The famed kibbeh, a sort of glorified meatball, receives fine treatment here ($9.95). Ya Hala's version is made with a ground-beef exterior filled with more beef, pine nuts, and onions, then baked. This is triumphal Middle East cooking: moist, browned to a crisp, and jammed with intense flavors, the whole cooled down with garlicky yogurt. It complements the football-sized pita bread, which appears at your table with comforting predictability-and is great for scooping up sauces.

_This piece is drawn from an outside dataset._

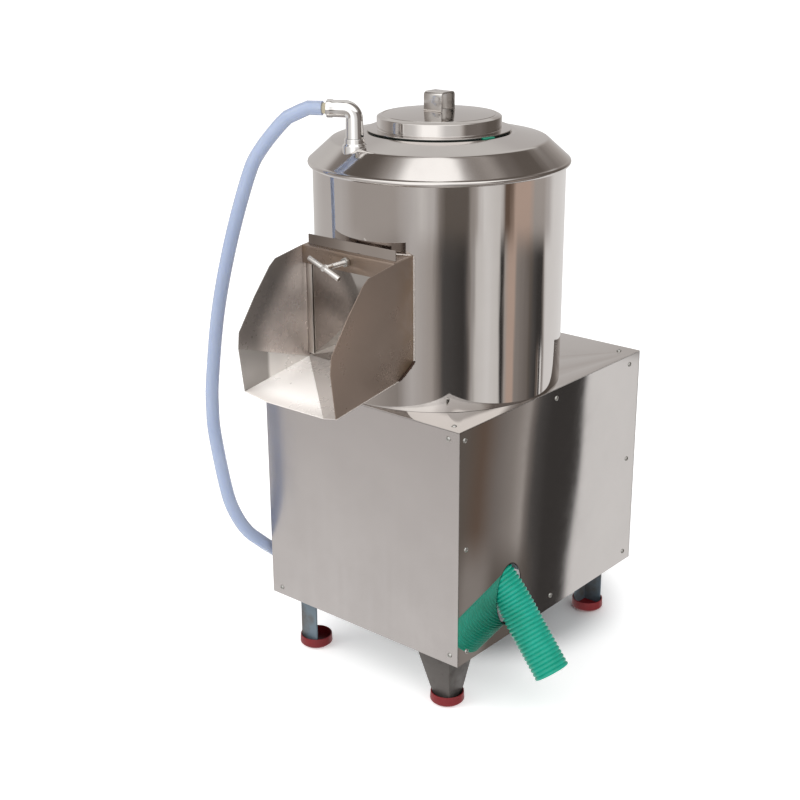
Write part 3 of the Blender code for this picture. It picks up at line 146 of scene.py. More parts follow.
# In edit mode: merges what lies within the gap, turns the faces outward and leaves edit mode
def mendMesh(gap=0.00001):
    bpy.ops.mesh.select_all(action="SELECT")
    if gap:
        bpy.ops.mesh.remove_doubles(threshold=gap)
    bpy.ops.mesh.normals_make_consistent(inside=False)
    bpy.ops.object.mode_set(mode="OBJECT")


# One point is drawn out edge by edge through all points, and edit mode is left on
def drawChain(name, points):
    clearSelection()
    bpy.ops.mesh.primitive_plane_add(size=0.01, location=(0, 0, 0))
    piece = takePiece(name)
    bpy.ops.object.mode_set(mode="EDIT")
    bpy.ops.mesh.merge(type="CENTER")
    bpy.ops.transform.translate(value=points[0])
    for here, there in zip(points, points[1:]):
        step = [b - a for a, b in zip(here, there)]
        bpy.ops.mesh.extrude_region_move(TRANSFORM_OT_translate={"value": step})
    bpy.ops.mesh.select_all(action="SELECT")
    return piece


# The profile is drawn beside the axis, then spun
def turnPiece(name, centre, profile, steps, closed=True):
    points = [*profile, profile[0]] if closed else profile
    piece = drawChain(name, [(centre[0] + r, centre[1], z) for r, z in points])
    bpy.ops.mesh.remove_doubles(threshold=0.00001)
    bpy.ops.mesh.spin(steps=steps, angle=math.tau, center=(*centre, 0), axis=(0, 0, 1))
    mendMesh()
    return piece


# Points of an arc, from an angle through a turn, both in degrees
def arcPoints(centre, radius, start, turned, steps):
    angles = [math.radians(start + turned * i / steps) for i in range(steps + 1)]
    return [(centre[0] + radius * math.cos(a), centre[1] + radius * math.sin(a)) for a in angles]


# Each (radius, height, rounding) corner becomes an arc of a few points
def softProfile(points, steps=5):
    count = len(points)
    out = []
    for i, (r, z, *rounding) in enumerate(points):
        if not rounding:
            out.append((r, z))
            continue
        here = Vector((r, z))
        before = Vector(points[i - 1][:2]) - here
        after = Vector(points[(i + 1) % count][:2]) - here
        half = before.angle(after) / 2
        reach = min(rounding[0] / math.tan(half), before.length * 0.45, after.length * 0.45)
        a, b = here + before.normalized() * reach, here + after.normalized() * reach
        for k in range(steps + 1):
            t = k / steps
            spot = a * (1 - t) ** 2 + here * 2 * t * (1 - t) + b * t**2
            out.append((spot.x, spot.y))
    return out


# A round tube along the points, made a mesh
def sweep(name, points, radius, shares=None, steps=10, loop=False):
    curve = bpy.data.curves.new(name, "CURVE")
    curve.dimensions = "3D"
    spline = curve.splines.new("POLY")
    spline.points.add(len(points) - 1)
    for i, (spot, point) in enumerate(zip(spline.points, points)):
        spot.co = (*point, 1)
        spot.radius = shares[i] if shares else 1
    spline.use_cyclic_u = loop
    curve.bevel_depth = radius
    curve.bevel_resolution = steps
    curve.use_fill_caps = not loop
    curve.twist_mode = "MINIMUM"
    piece = bpy.data.objects.new(name, curve)
    bpy.context.scene.collection.objects.link(piece)
    pick(piece)
    bpy.ops.object.convert(target="MESH")
    piece = takePiece(name)
    bpy.ops.object.mode_set(mode="EDIT")
    mendMesh(0.000005)
    return piece


# An evenly spaced line along a smooth curve through the points
def smoothRoute(points, spacing):
    knots = [Vector(p) for p in points]
    knots = [2 * knots[0] - knots[1]] + knots + [2 * knots[-1] - knots[-2]]
    fine = []
    for a, b, c, d in zip(knots, knots[1:], knots[2:], knots[3:]):
        for i in range(24):
            t = i / 24
            fine.append((2 * b + (c - a) * t + (2 * a - 5 * b + 4 * c - d) * t**2
                         + (3 * b - a - 3 * c + d) * t**3) / 2)
    fine.append(knots[-2])
    run = [0]
    for p, q in zip(fine, fine[1:]):
        run.append(run[-1] + (q - p).length)
    steps = max(2, round(run[-1] / spacing))
    found, at = [fine[0]], 0
    for i in range(1, steps):
        want = run[-1] * i / steps
        while run[at + 1] < want:
            at += 1
        found.append(fine[at].lerp(fine[at + 1], (want - run[at]) / (run[at + 1] - run[at])))
    return found + [fine[-1]]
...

Karam Lebanese Cuisine is a smaller and somewhat more stylish restaurant. If you remember Rick's cafe in Casablanca, you'll feel at home in this dark, subdued, unpretentious spot. Among the 60-plus dishes are numerous authentic and unusual plates, providing some rare pleasures given the humdrum hummus shops that dot the local landscape. So begin with kousa mekle ($5.50), an interesting offering of grilled zucchini and lemon topped with garlic and parsley with a side of tahini sauce. It's a chance to try commonplace ingredients put to new, or rather ancient, use.

You won't find goat in many other restaurants, and seldom is it simmered in red wine to tenderize the tough old billy. But at Karam it's a luscious treat, much like lamb, and served with the usual suspects: bulgur, garlic and those ubiquitous pine nuts (goat bil tfeen, $18.95). The star of the menu is, surprisingly, a stew of okra in a tomato sauce topped with lamb ($12.95). Okra is perceived as a slimy, gummy vegetable. But in this dish its mucilaginous substances actually thicken the stew (no flour here) and the pod has a pleasing, smoky flavor and a rich pungency.

For pure poetry, the kind that whispers of veiled women lounging in desert pavilions, try the knafe-B-kaak ($4.50), its very name a promise of delight. It's a luscious, ambrosial melange of mozzarella and ricotta (the Italians, too, were in Beirut), mixed with farina and baked with a topping of pistachios and doused with honeylike syrup. In lieu of a narghile (Arabic water pipe), you could end this Lebanese reverie with the mud-thick Turkish coffee ($1.75). Then again, caffeine might break the spell. Better just request another order of baklava.

Ya Hala

, 8005 SE Stark St., 256-4484. 11 am-9 pm Monday-Saturday. Closed Sunday. Credit cards accepted. $$ Moderate.

Picks: makdous, labneh, sambousak, kibbeh, moughrabieh, makloube, kenafe.

Nice touch: Ya Hala's adjacent Middle East grocery store.

Karam Lebanese Cuisine, 316 SW Stark St., 223-0830. 10 am-9 pm Monday-Friday, 11 am-9 pm Saturday. Closed Sunday. Credit cards accepted. $$ Moderate.

Picks: Fatayeer, makale, molokhie, goat bil tfeen, okra stew, knafe-B-kaak.

Nice touch: A range of dishes offered at no other Middle East spot in town.